Moderate solvation structure of lithium ions for high-voltage lithium metal batteries at −40 ºC

Abstract

Lithium metal batteries (LMBs) are considered highly promising due to their high-energy-density, however, suffer from challenges such as lithium dendrite growth at low temperatures (LT) and severe decomposition at high cut-off voltages. Here, a quasi-solid-state electrolyte (QSSE) containing a carboxylic ester solvent with ethoxy side difluoro-substitution group (−OCH2CF2H) has been developed. By withdrawing the electron cloud of the carbonyl group (C=O) and transferring it to the fluorine atoms, the −OCH2CF2H group achieves a balanced charge dispersion between the fluorine and carbonyl oxygen atoms. Consequently, the QSSE forms a moderate solvation sheath through Li−F and Li−O coordination with the fluorinated carboxylic ester solvent, which not only promotes the de-solvation of Li+ at low temperatures but also induces the formation of a LiF-rich interphase to suppress lithium dendrite growth and detrimental side reactions on the cathodes’ surfaces. As a result, the QSSE enables stable cycling of a high-voltage Li||LiNi0.6Mn0.2Co0.2O2 (NCM622) cell at 4.6 V, with a high-capacity retention of 85% and an average Coulombic efficiency (CE) exceeding 99.9% over 700 cycles at –20 ºC. Even under a lower temperature of –40 ºC, the Li||NCM622 cell provides a high a high capacity retention of 87.9% after 125 cycles.
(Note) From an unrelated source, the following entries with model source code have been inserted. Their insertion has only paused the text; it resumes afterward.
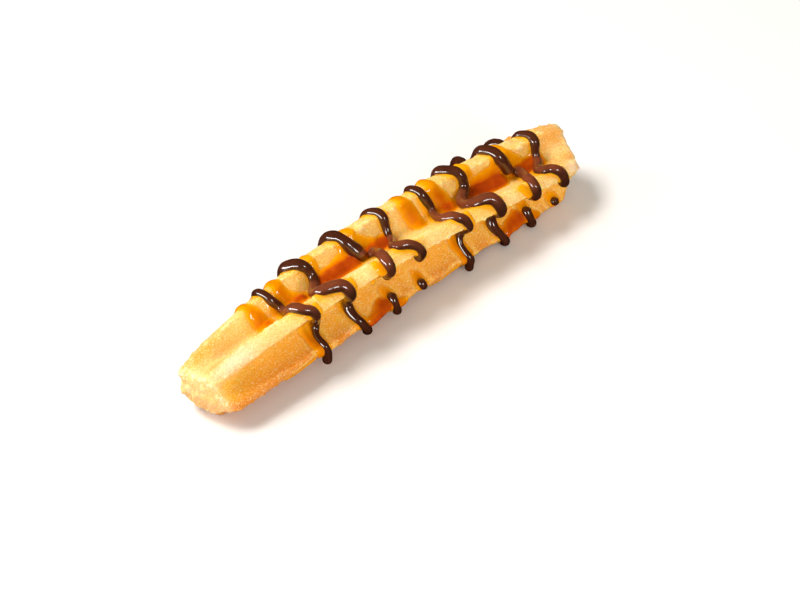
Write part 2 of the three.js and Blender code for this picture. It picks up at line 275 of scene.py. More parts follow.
def plain_radius(s):
    u = s / LENGTH
    front = (R_BODY - R_FRONT) * np.clip(1 - u / FULLEST, 0, 1) ** 2
    back = (R_BODY - R_BACK) * np.clip((u - FULLEST) / (1 - FULLEST), 0, 1) ** 2
    return R_BODY - front - back


def crest_angle(s, ridge):
    return np.radians(CREST_ANGLE - TWIST * s / LENGTH - ridge * 360 / RIDGES)


def crest_radius(s, ridge):
    tuck = 1 + END_TUCK * np.maximum(0, -np.sin(crest_angle(s, ridge)))
    squeeze = 1 - END_SQUEEZE * tuck * (1 - end_fade(s))
    swell = sum(height * np.sin(2 * np.pi * s / length + start + step * np.mod(ridge, RIDGES))
                for height, length, start, step in WAVES)
    return plain_radius(s) * squeeze + swell * end_fade(s) * smooth((s - WAVE_FROM) / WAVE_RISE)


def groove_radius(s):
    squeeze = 1 - END_SQUEEZE * (1 - end_fade(s))
    return plain_radius(s) * squeeze * (GROOVE_RATIO + END_FILL * (1 - end_fade(s, FILL_ZONE)))


def ridge_outline(w, crest, groove):
    """One ridge from crest (w = 0) to groove (w = 1): flat top, round corner, flank, round groove.

    x goes out from the axis through the crest, and y across. The corner's circle is round
    (kx, ky), the groove's round (hx, hy), and the flank touches both.
    """
    half = np.pi / RIDGES
    hx, hy = (groove + GROOVE_ROUND) * np.cos(half), (groove + GROOVE_ROUND) * np.sin(half)
    kx = crest - CREST_ARC + (CREST_ARC - CREST_CORNER) * np.cos(CREST_HALF)
    ky = (CREST_ARC - CREST_CORNER) * np.sin(CREST_HALF)
    gap = np.hypot(hx - kx, hy - ky)
    turn = np.arctan2(hy - ky, hx - kx) - np.arccos((CREST_CORNER + GROOVE_ROUND) / gap)
    top, corner = CREST_ARC * CREST_HALF, CREST_CORNER * (turn - CREST_HALF)
    flank = np.sqrt(gap ** 2 - (CREST_CORNER + GROOVE_ROUND) ** 2)
    bottom = GROOVE_ROUND * (turn - half)
    d = w * (top + corner + flank + bottom)
    a = np.minimum(d, top) / CREST_ARC
    b = CREST_HALF + np.clip(d - top, 0, corner) / CREST_CORNER
    f = np.clip(d - top - corner, 0, flank)
    c = turn + np.pi - np.clip(d - top - corner - flank, 0, bottom) / GROOVE_ROUND
    parts = (d <= top, d <= top + corner, d <= top + corner + flank)
    x = np.select(parts, (crest - CREST_ARC + CREST_ARC * np.cos(a), kx + CREST_CORNER * np.cos(b),
                          kx + CREST_CORNER * np.cos(turn) - f * np.sin(turn)), hx + GROOVE_ROUND * np.cos(c))
    y = np.select(parts, (CREST_ARC * np.sin(a), ky + CREST_CORNER * np.sin(b),
                          ky + CREST_CORNER * np.sin(turn) + f * np.cos(turn)), hy + GROOVE_ROUND * np.sin(c))
    return x, y


def section(s, t, bare=False):
    """Offset of a skin place from the axis: towards -Y and up. A bare one has no swells or end shaping."""
    s, t = np.broadcast_arrays(np.asarray(s, float), np.asarray(t, float))
    ridge = np.round(t)
    crest = plain_radius(s) if bare else crest_radius(s, ridge)
    groove = crest * GROOVE_RATIO if bare else groove_radius(s)
    out, across = ridge_outline(across_ridge(t), crest, groove)
    across = across * np.sign(t - ridge)
    angle = crest_angle(s, ridge)
    return out * np.cos(angle) + across * np.sin(angle), out * np.sin(angle) - across * np.cos(angle)


# Height of the axis: the lowest place of the bare section, which is between the crests 2 and 4,
# would lie FLAT below the floor.
AXIS_S = np.linspace(0, LENGTH, AXIS_POINTS)
LOWER_T = np.arange(2, 4, AXIS_STEP)
AXIS_Z = -section(AXIS_S[:, None], LOWER_T[None], True)[1].min(1) - FLAT


def skin(s, t, share=1.0):
    """The place (s, t) in millimetres; share is 1 on the skin and 0 on the axis."""
    right, up = section(s, t)
    s = np.broadcast_to(s, right.shape)
    right, up = right * share, up * share
    lean = smooth((s - LENGTH + END_ZONE) / END_ZONE) - smooth((END_ZONE - s) / END_ZONE)
    x = s - LENGTH / 2 + (END_LEAN * up - END_SKEW * right) / R_BODY * lean
    y = BEND * 4 * (s / LENGTH) * (1 - s / LENGTH) - right
    return np.stack([x, y, np.interp(s, AXIS_S, AXIS_Z) + up], -1)


def skin_directions(s, t):
    """The skin's own normal within the section, and the direction away from the axis."""
    a, b, (right, up) = section(s, t - SKIN_STEP), section(s, t + SKIN_STEP), section(s, t)
    zero = np.zeros_like(right)
    normal = np.stack([zero, b[1] - a[1], b[0] - a[0]], -1)
    away = np.stack([zero, -right, up], -1)
    normal /= np.linalg.norm(normal, axis=-1, keepdims=True)
    away /= np.linalg.norm(away, axis=-1, keepdims=True)
    return normal * np.sign((normal * away).sum(-1, keepdims=True)), away


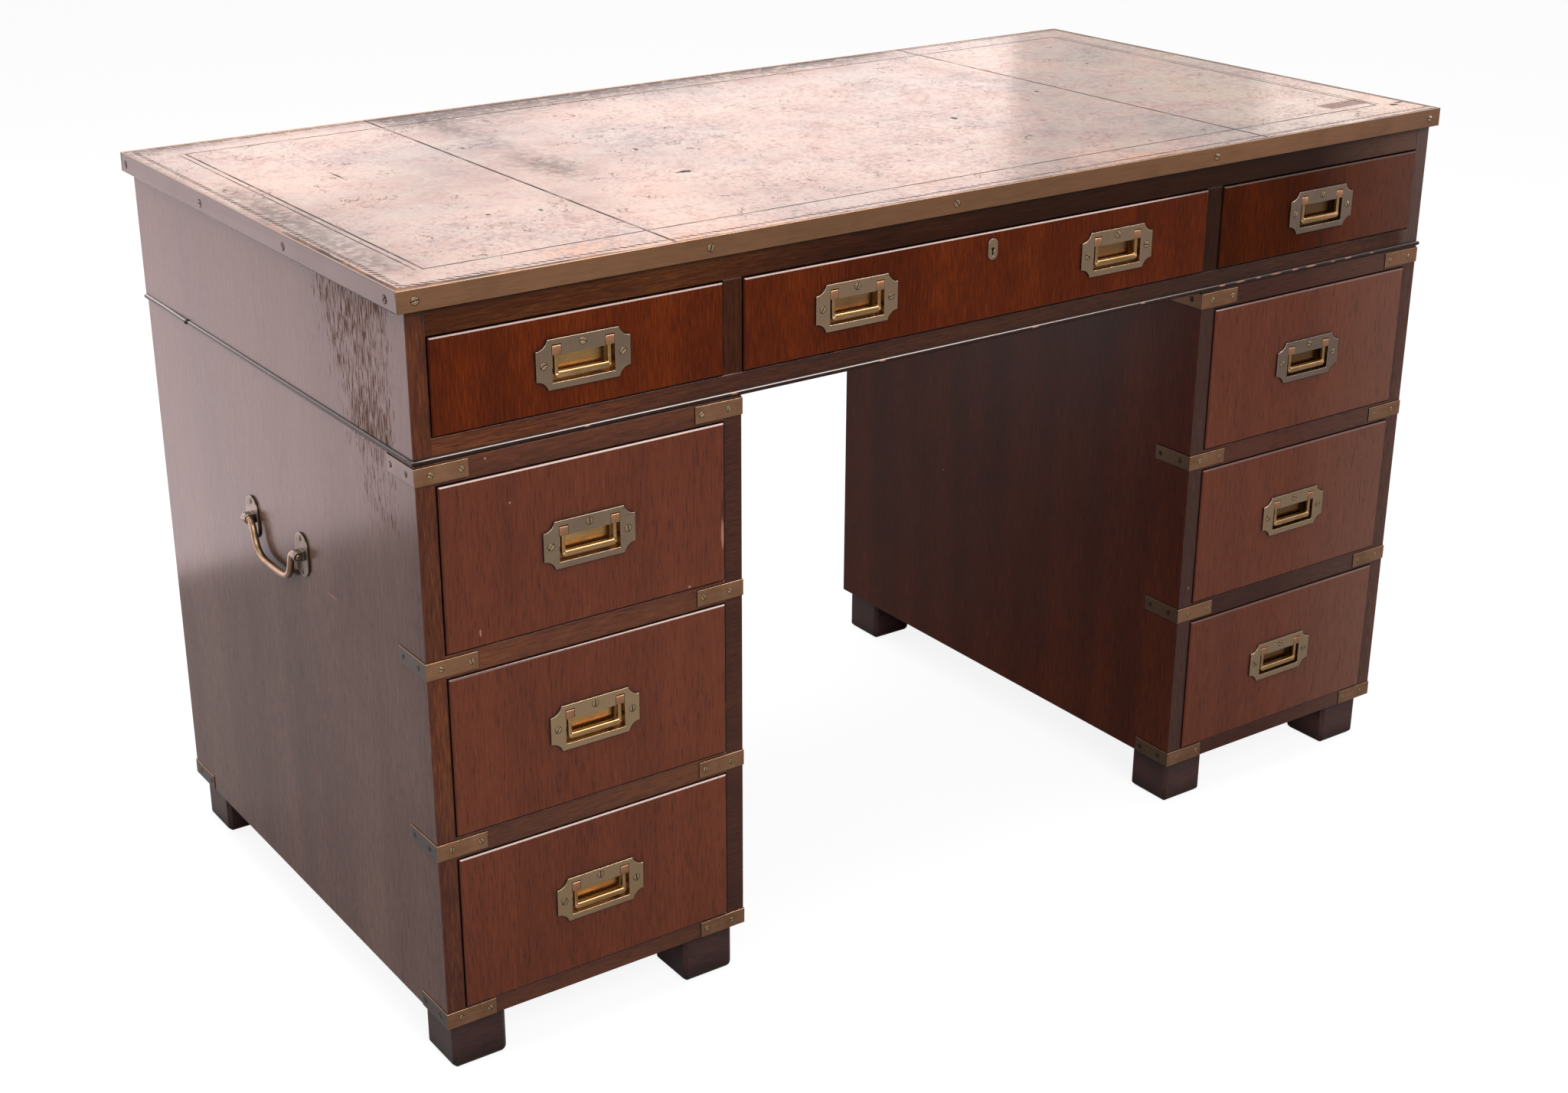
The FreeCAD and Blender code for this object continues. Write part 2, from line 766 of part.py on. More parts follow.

Moreover, a prototype 450 Wh kg–1 pouch cell (2.9 Ah) operates for 75 cycles at −20 ºC with 83.4 % capacity retention using a low electrolyte/capacity (E/C) ratio of 1.5 g Ah–1. This design strategy provides a promising approach for future exploration of high-voltage lithium metal batteries under low-temperature conditions.